Photo credit: Conor Lawless




Kathryn Johnson makes artwork which honours the overlooked. She does this by taking ordinary objects or environments and creating absurd copies. These objects are detailed studies of the originals but use different materials and have varying scale. Giant potatoes made from latex (Potato Barocco, 2006), cheese made of wood, and in her new work for the Exsertus space, she recreates a series of eerie mole hills almost entirely constructed and made from newspaper.

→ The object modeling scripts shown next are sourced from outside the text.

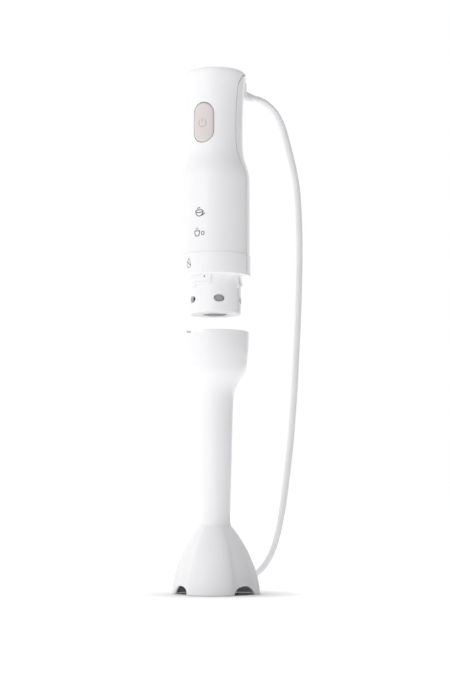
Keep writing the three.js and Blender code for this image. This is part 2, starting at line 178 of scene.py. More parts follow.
def inset(outline, distance):
    """An anticlockwise outline moved inwards."""
    count = len(outline)
    moved = []
    for i in range(count):
        a, b, c = (Vector(outline[(i + k) % count]) for k in (-1, 0, 1))
        first, second = (b - a).normalized(), (c - b).normalized()
        bisector = Vector((-first.y - second.y, first.x + second.x))
        if bisector.length < 1e-9:
            bisector = Vector((-first.y, first.x)) * 2
        moved.append(tuple(b + bisector * 2 * distance / bisector.length_squared))
    return moved


def prism(name, outline, low, high, edge=0.0, steps=4):
    """An anticlockwise outline in XY, raised from low to high, its rims rounded by edge."""
    layers = []
    if edge:
        for i in range(steps):
            angle = math.pi / 2 * i / steps
            layers.append((edge * (1 - math.sin(angle)), low + edge * (1 - math.cos(angle))))
    layers.append((0, low + edge))
    layers.append((0, high - edge))
    if edge:
        for i in range(1, steps + 1):
            angle = math.pi / 2 * i / steps
            layers.append((edge * (1 - math.cos(angle)), high - edge + edge * math.sin(angle)))
    count = len(outline)
    points = []
    for distance, z in layers:
        points += [(x, y, z) for x, y in (inset(outline, distance) if distance else outline)]
    faces = [tuple(reversed(range(count)))]
    for layer in range(len(layers) - 1):
        a, b = layer * count, (layer + 1) * count
        faces += [(a + i, a + (i + 1) % count, b + (i + 1) % count, b + i) for i in range(count)]
    faces.append(tuple(range((len(layers) - 1) * count, len(layers) * count)))
    return mesh_object(name, points, faces)


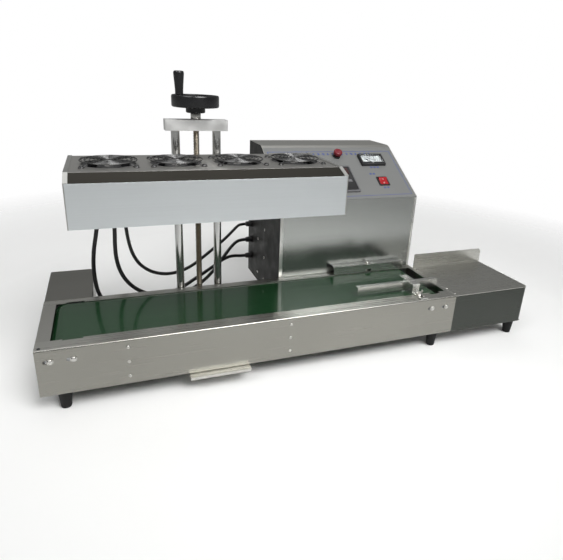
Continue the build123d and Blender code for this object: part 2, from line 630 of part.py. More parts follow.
# ---------------------------------------------------------------- carriage that ties the head to the column
CARRIAGE_END = 18.75  # carriage beyond each rod's axis
CARRIAGE = (ROD_SPACING + 2 * CARRIAGE_END, 25.5, 50.0)
CARRIAGE_RISE = 6.0
NUT_WALL = 5.0
with BuildPart() as carriage_block:
    low = HEAD_Z0 + CARRIAGE_RISE
    block(
        (SCREW_X - CARRIAGE[0] / 2, SCREW_X + CARRIAGE[0] / 2),
        (HEAD_Y1, HEAD_Y1 + CARRIAGE[1]),
        (low, low + CARRIAGE[2]),
    )
    for x in ROD_X:
        round_bar((x, SCREW_Y, low), (0, 0, 1), ROD_RADIUS + BUSH_WALL, CARRIAGE[2], Mode.SUBTRACT)
    round_bar((SCREW_X, SCREW_Y, low), (0, 0, 1), SCREW_RADIUS + NUT_WALL, CARRIAGE[2], Mode.SUBTRACT)
finish(carriage_block, "carriage_block")

with BuildPart() as guide_bushes:
    for x in ROD_X:
        ring((x, SCREW_Y, low), (0, 0, 1), ROD_RADIUS + BUSH_WALL, ROD_RADIUS + RUNNING_GAP, CARRIAGE[2])
    ring((SCREW_X, SCREW_Y, low), (0, 0, 1), SCREW_RADIUS + NUT_WALL, SCREW_RADIUS + RUNNING_GAP, CARRIAGE[2])
finish(guide_bushes, "guide_bushes")

FITTING_RADIUS = 7.5
with BuildPart() as hose_fittings:
    for x in FITTING_X.values():
        round_bar((LEFT + x, HEAD_Y1, DECK + FITTING_RISE), (0, 1, 0), FITTING_RADIUS, FITTING_LENGTH)
finish(hose_fittings, "hose_fittings")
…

With Johnson’s work the audience is forced to re-appraise her uncanny props, which often portray elements of decay, regurgitation and waste. Her work is undeniably influenced by gothic horror and science fiction and tips its' hat to James Herbert, Franz Kafka, H.P. Lovecraft and films such as Alien and The Thing. Her work also has similarities with artists such as Mike Nelson, Ilya Kabakov, Lynda Bengis, Cindy Sherman and Gavin Turk, in that her practice investigates abject states between reality and fiction.

Kathryn Johnson likes to instigate people's natural curiosity and to stimulate their imagination, creating sculptural scenarios which have multiple interpretations. The dazzling effect of her work is that we are offered the chance to indulge ourselves in creating our own fantastic stories and reasons to understand her faux hallucinogenic, bizarre and surreal panoramas.